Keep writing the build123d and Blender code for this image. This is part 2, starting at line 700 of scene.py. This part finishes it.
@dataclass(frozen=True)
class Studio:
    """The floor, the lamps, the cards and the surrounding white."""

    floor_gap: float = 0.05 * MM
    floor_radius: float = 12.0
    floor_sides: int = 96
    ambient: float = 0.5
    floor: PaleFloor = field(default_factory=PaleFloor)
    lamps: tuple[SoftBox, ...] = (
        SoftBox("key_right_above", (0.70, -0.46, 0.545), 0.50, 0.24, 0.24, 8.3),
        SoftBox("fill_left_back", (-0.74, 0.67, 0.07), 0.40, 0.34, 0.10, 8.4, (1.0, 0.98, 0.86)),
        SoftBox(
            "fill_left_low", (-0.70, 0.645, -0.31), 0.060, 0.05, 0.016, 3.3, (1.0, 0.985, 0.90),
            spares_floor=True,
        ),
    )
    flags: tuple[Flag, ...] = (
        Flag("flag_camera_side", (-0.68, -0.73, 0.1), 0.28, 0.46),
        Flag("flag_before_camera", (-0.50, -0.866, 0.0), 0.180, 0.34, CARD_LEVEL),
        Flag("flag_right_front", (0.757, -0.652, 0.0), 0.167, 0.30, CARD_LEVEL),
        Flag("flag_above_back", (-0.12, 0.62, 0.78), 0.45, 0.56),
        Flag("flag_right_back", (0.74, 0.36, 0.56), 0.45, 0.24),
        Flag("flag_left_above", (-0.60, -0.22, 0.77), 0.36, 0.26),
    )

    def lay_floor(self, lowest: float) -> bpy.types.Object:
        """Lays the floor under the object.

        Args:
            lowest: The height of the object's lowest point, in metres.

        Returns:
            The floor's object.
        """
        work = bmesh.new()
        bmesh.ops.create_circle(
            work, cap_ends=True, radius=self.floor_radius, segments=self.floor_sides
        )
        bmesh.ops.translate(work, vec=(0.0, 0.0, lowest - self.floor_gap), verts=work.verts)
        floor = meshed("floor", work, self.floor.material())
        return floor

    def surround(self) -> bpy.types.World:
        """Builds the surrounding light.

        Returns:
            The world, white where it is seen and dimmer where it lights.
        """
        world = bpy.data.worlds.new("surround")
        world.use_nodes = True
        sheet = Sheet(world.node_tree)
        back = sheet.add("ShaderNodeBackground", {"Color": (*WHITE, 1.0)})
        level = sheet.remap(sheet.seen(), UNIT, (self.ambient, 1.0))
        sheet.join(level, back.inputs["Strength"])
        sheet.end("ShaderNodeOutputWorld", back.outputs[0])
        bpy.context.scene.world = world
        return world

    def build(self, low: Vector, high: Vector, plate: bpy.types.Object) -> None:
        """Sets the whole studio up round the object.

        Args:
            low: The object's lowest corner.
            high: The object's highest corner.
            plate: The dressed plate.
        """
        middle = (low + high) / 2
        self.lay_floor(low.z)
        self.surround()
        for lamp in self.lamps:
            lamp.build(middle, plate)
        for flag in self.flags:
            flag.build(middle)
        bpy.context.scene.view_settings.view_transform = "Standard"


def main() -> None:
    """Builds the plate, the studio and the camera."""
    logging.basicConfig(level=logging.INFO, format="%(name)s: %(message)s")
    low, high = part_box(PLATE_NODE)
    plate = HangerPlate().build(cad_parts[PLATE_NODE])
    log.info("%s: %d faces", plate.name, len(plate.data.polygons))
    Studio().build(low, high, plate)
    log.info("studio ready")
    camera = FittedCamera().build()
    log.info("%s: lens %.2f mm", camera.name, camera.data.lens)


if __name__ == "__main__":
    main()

━━━━━━━━━━━━━━━━━━━━

— WHAT YOU HAVE TO DO —
Search the data for "scene". Copy every matching line.

— EXERCISE ANSWER —
Keep writing the build123d and Blender code for this image. This is part 2, starting at line 700 of scene.py. This part finishes it.
        bpy.context.scene.world = world
        bpy.context.scene.view_settings.view_transform = "Standard"